Visualize: Always draw diagrams to represent the regions, solids, and situations described in the problems.
Understand the concepts: Don't just memorize formulas; focus on understanding the underlying principles and how they apply to different scenarios.
Break down complex problems: Divide complex problems into smaller, manageable parts.
Use technology wisely: Calculators can be helpful for evaluating integrals, but they should not replace your understanding of the concepts.
Review previous units: Ensure you have a strong grasp of integration techniques and the Fundamental Theorem of Calculus.

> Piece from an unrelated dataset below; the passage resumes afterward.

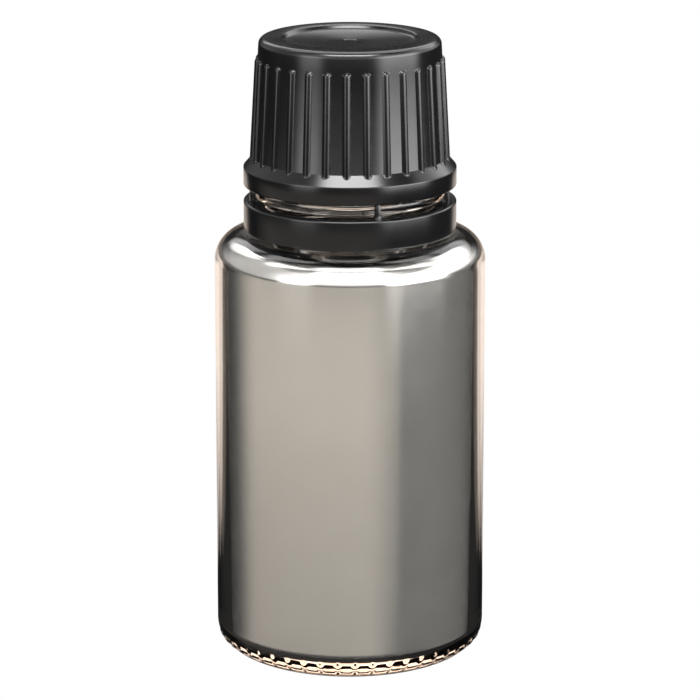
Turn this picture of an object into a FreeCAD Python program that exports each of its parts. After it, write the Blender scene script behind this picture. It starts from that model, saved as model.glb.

VIII. Frequently Asked Questions (FAQ)

Q: What is the most challenging aspect of Unit 8?
- A: Many students find the various volume techniques (disk/washer, shell, cross-sections) challenging because they require strong visualization skills and a clear understanding of how to set up the integral.
Q: How can I improve my visualization skills for volume problems?
- A: Practice drawing diagrams. Start with simple shapes and gradually work towards more complex ones. Use different colors to distinguish different regions. Consider using 3D modeling software if available.
Q: What if I get stuck on a problem?
- A: Don't give up! Try working through a similar example problem. Look for hints or explanations in your textbook or online resources. Ask your teacher or classmates for help.
Q: How much of Unit 8 will be on the AP Exam?
- A: A significant portion of the AP Calculus AB exam is dedicated to applications of integration, covering all the topics discussed in this unit.

IX. Conclusion: Ready to Conquer the Applications

Unit 8 of AP Calculus AB is a rewarding yet challenging unit. By mastering the concepts discussed here – volumes of revolution, volumes using cross-sections, work, average value, and cumulative change – you will not only improve your understanding of integral calculus but also develop the problem-solving skills necessary to tackle a wide range of real-world applications. Remember, consistent effort and a deep understanding of the underlying principles are keys to success. Good luck, and conquer that AP exam!